Legion “Niederlande” Order-of-Battle (Fall 1941):
Field Post Number
Legion Staff with Staff Company
I. Battalion with 1st to 4th Companies
II. Battalion with 5th to 8th Companies
III. Battalion with 9th to 12th Companies
13th Company (Infantry Guns—Lt. Artillery)
14th Company (Anti-tank)
SS-Oberführer Otto Reich, July 1941 to early 1942.
SS-Obersturmbannführer Arved Theuremann, early to mid- 1942, (temporary).
SS-Obersturmbannführer (promoted to Standartenführer) Josef Vitzthum, mid-July 1942 to May 1943, (permanent commander).
Collarpatch: Vertical Dutch-made and horizontal German-made “Wold’s Hook” right patch with SS ranks on the left patch.
Armshield: Dutch national colors, red-white-blue on either a flag shaped or shield shaped patch worn under the German eagle on the left shield. Some patches carrying the N.S.B. colors of orange-white-blue, may also have been worn.
Helmet insignia: The SS runes and possibly sometimes the Dutch or N.S.B. colors were worn in decals on the steel helmets. When these colors were not worn, the standard SS-swastika shield was in place.

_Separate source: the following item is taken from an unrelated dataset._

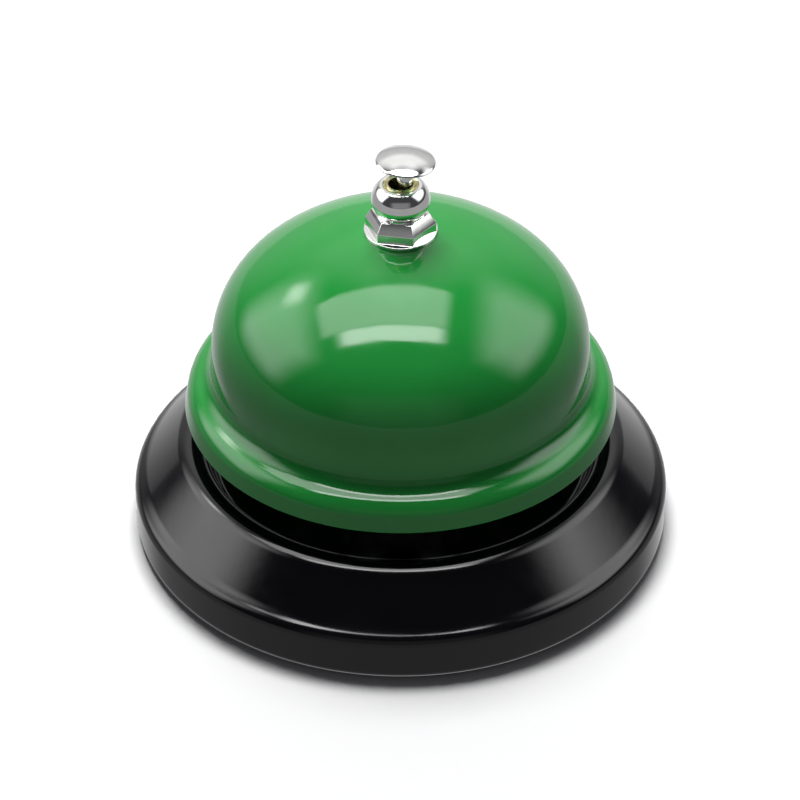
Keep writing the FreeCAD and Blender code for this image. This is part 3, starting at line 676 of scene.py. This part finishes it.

Cuffbands: A sleeve title bearing the words “Frw. (Freiwilligen) Legion Niederlande” in silver on black was issued to the troops. These came in a crude Dutch pattern and a more polished German version. 1st Company of the Legion was issued the “General Seyffardt” sleeve title and wore it in place of the “Niederlande” cuffband.
Legion Strength as of 31 December 1942:
57 officers, 1,698 men. Total: 1,755.
Those wishing to read more about Legion “Niederlande” are referred to the superb pictorial work, Hitler’s Germanic Legions by Buss and Molo and the article “Das war ‘het Legioen’! (The Actions of Dutch Volunteers in the Struggle Against Bolshevism”) by Peter Strassner, that appeared in the 1966 edition of the Deutsches Soldaten Jahrbuch.
Two final notes on Legion “Niederlande” insignia usage:
1) The SS Runic collarpatch was widely worn and
2) Quite frequently no decals at all appeared on the helmet.